── MATERIAL
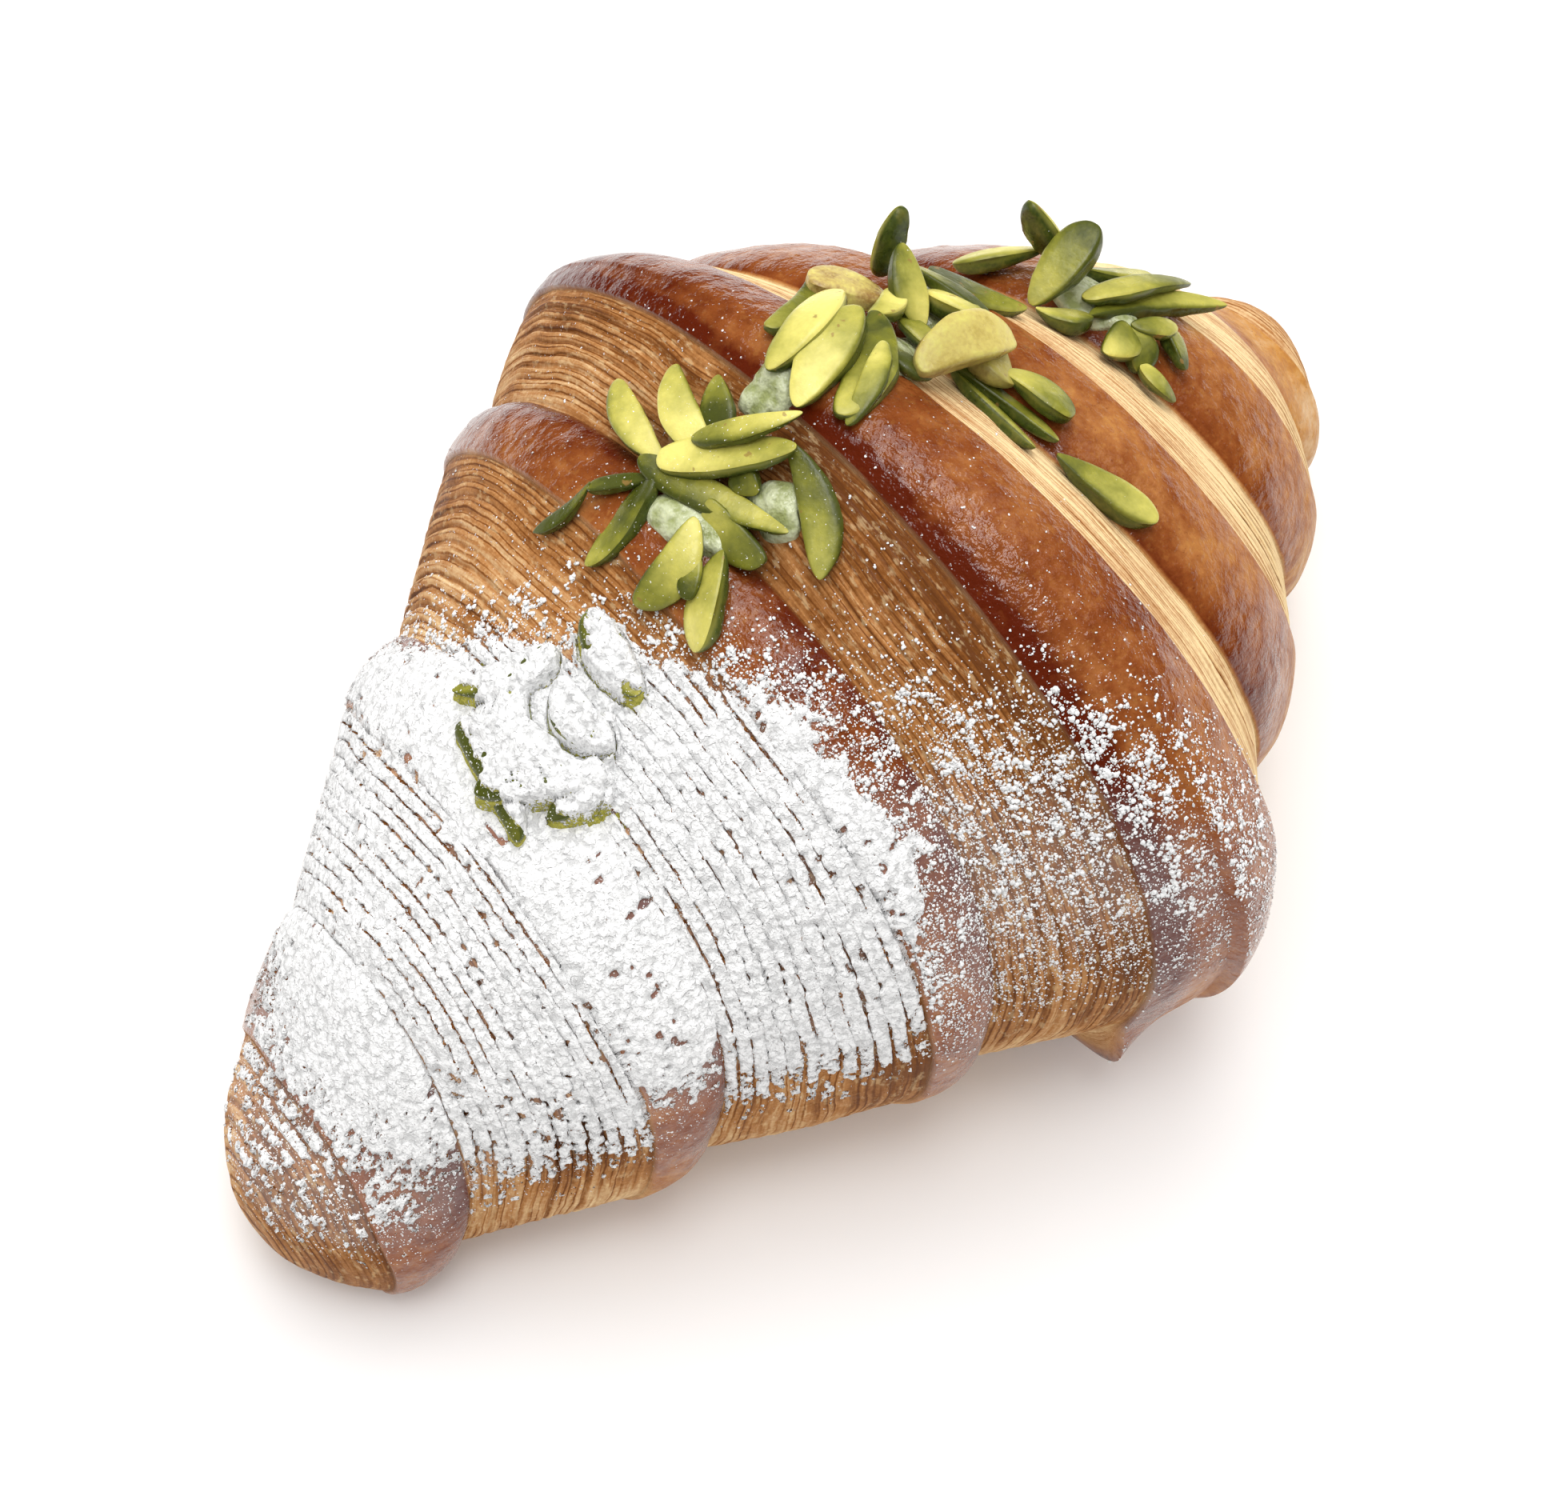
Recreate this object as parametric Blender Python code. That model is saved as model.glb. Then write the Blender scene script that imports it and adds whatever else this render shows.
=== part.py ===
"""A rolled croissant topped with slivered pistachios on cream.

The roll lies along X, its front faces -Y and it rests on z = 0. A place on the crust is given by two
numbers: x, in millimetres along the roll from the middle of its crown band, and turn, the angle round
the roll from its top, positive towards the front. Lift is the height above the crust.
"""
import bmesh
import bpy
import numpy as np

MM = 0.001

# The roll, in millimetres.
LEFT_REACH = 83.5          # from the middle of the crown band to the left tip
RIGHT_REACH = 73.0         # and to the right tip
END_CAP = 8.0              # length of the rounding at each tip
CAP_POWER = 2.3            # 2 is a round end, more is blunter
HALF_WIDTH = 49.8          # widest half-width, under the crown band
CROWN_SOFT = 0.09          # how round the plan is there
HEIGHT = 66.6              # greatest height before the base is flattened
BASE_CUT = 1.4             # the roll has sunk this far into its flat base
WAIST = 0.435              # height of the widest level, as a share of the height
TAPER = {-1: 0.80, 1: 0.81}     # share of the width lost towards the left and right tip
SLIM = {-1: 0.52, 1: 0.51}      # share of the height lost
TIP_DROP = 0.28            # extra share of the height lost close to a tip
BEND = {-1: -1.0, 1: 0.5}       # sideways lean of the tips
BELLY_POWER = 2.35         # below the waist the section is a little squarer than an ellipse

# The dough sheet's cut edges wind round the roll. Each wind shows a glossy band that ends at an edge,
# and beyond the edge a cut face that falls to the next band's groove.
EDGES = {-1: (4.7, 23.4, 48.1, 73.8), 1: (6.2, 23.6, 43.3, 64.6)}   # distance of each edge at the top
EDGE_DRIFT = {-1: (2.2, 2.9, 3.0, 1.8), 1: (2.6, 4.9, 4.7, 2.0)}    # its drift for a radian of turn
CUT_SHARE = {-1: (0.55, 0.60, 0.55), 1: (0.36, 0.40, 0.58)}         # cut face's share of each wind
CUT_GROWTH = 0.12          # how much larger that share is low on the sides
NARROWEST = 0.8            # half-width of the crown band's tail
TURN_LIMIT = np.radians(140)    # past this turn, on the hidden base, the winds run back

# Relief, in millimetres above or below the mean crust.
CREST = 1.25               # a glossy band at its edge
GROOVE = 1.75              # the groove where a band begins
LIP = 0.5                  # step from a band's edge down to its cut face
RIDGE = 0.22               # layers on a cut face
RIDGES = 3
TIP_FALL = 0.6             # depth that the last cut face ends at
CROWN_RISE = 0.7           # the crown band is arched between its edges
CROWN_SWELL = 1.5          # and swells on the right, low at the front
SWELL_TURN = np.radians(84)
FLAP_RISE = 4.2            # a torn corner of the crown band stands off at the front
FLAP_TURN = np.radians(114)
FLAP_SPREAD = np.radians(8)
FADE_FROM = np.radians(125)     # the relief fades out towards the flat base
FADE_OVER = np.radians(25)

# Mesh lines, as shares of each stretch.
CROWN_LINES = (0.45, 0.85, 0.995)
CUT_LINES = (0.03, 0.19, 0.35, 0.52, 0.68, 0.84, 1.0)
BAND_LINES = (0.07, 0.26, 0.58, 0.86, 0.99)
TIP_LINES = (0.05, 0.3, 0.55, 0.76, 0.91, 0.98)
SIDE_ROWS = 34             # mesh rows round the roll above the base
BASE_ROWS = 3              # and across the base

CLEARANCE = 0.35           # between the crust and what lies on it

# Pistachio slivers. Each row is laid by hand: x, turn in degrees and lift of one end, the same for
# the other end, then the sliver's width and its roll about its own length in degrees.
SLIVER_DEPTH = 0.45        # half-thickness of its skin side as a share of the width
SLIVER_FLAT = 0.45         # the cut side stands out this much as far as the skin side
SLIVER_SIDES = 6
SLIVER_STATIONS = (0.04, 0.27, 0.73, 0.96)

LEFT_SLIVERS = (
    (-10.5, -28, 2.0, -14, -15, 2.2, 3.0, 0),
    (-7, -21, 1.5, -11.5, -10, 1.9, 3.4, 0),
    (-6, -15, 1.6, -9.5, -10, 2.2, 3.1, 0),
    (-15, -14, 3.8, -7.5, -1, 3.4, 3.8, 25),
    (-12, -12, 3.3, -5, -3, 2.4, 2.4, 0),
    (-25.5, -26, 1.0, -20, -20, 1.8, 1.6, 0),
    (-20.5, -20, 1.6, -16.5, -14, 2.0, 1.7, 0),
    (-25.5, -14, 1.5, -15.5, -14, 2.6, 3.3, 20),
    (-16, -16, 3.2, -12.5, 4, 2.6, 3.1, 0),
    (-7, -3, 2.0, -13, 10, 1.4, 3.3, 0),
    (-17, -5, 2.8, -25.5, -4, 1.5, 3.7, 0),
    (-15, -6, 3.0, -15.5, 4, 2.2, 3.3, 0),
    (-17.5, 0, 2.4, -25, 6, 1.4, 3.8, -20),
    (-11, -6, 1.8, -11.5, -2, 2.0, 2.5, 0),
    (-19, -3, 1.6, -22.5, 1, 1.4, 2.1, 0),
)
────
## [AIM OF THE EXERCISE]
Return only the lines spanning from the first line of the material through the line with "pistachios on cream.", copied exactly, both ends kept.

## [THE RESULT]
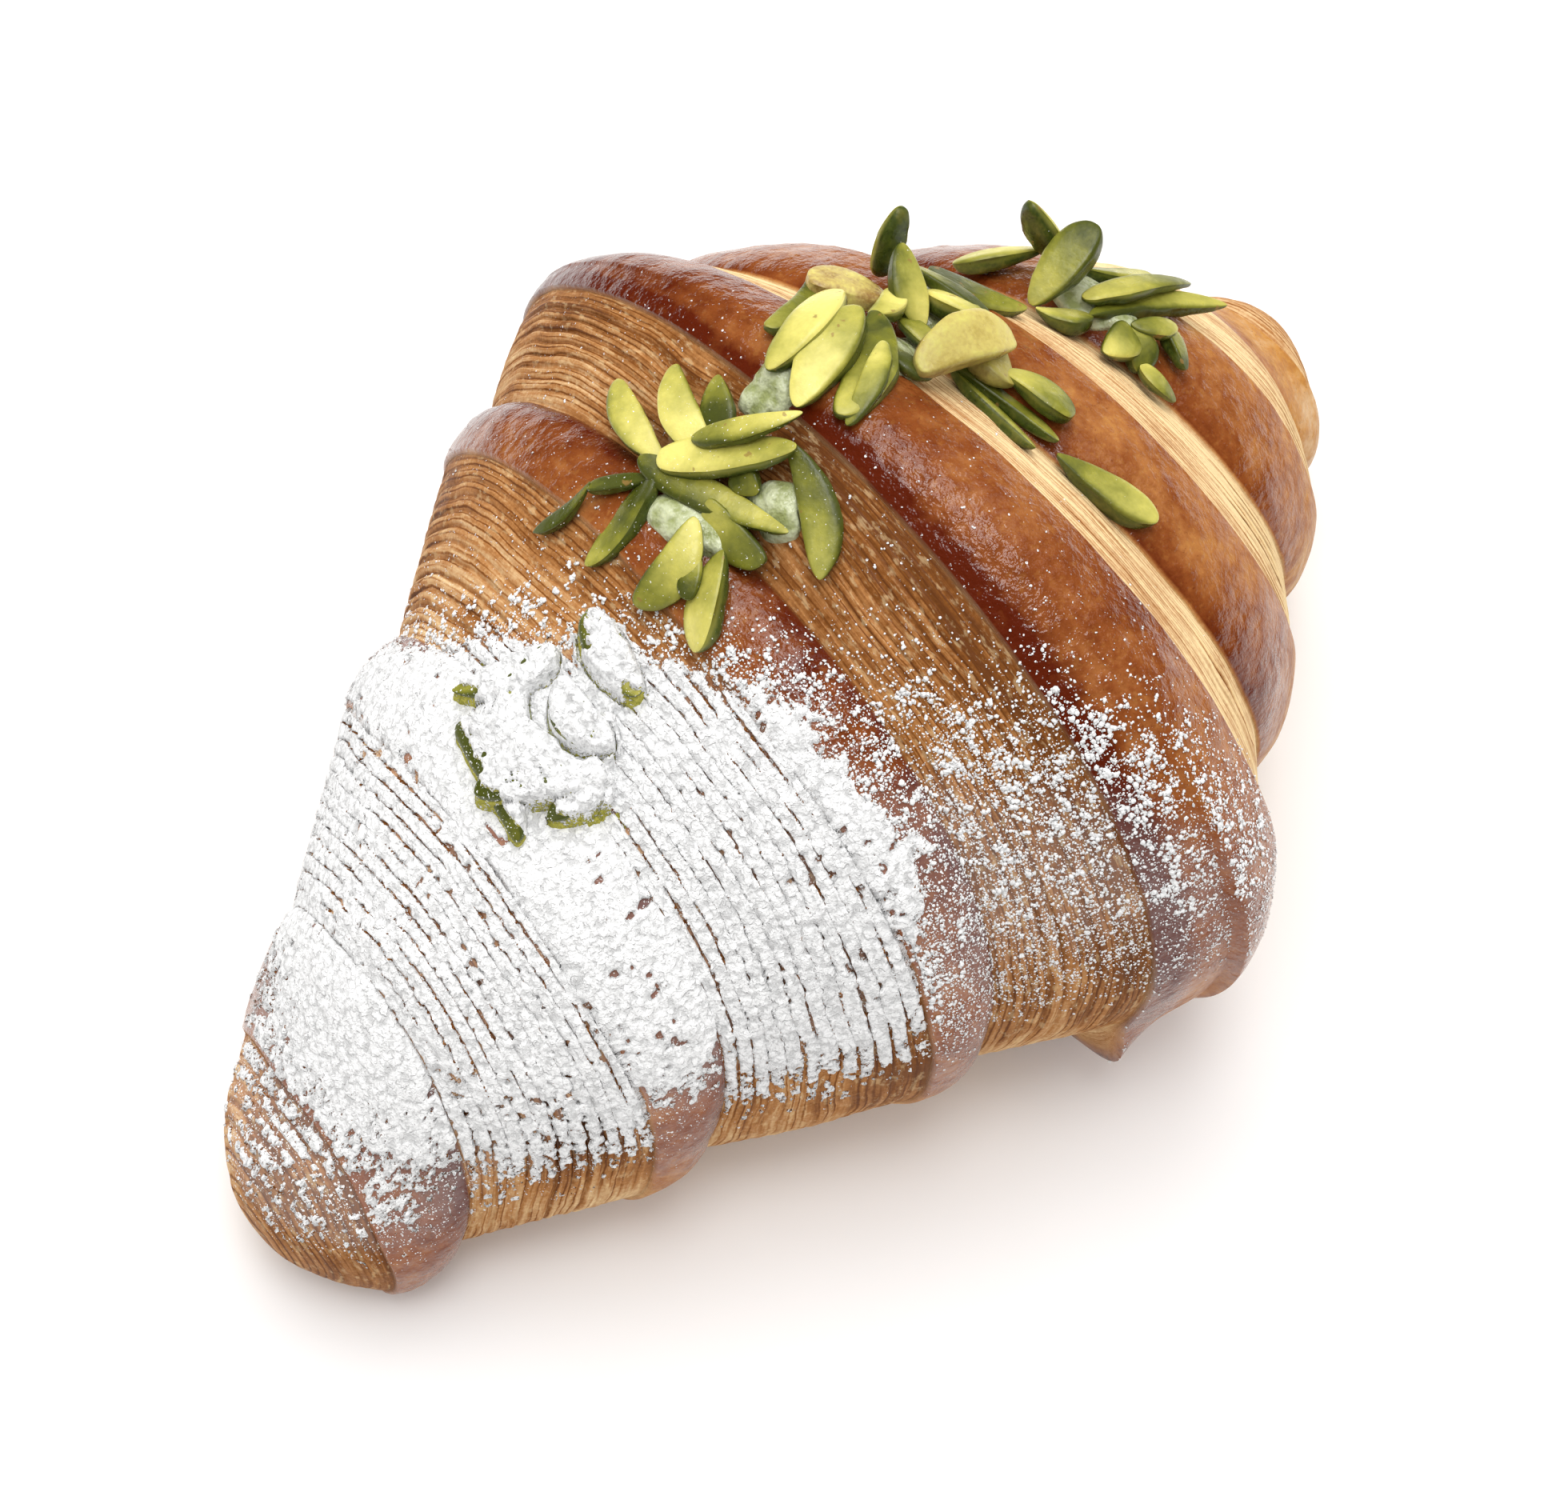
Recreate this object as parametric Blender Python code. That model is saved as model.glb. Then write the Blender scene script that imports it and adds whatever else this render shows.
=== part.py ===
"""A rolled croissant topped with slivered pistachios on cream.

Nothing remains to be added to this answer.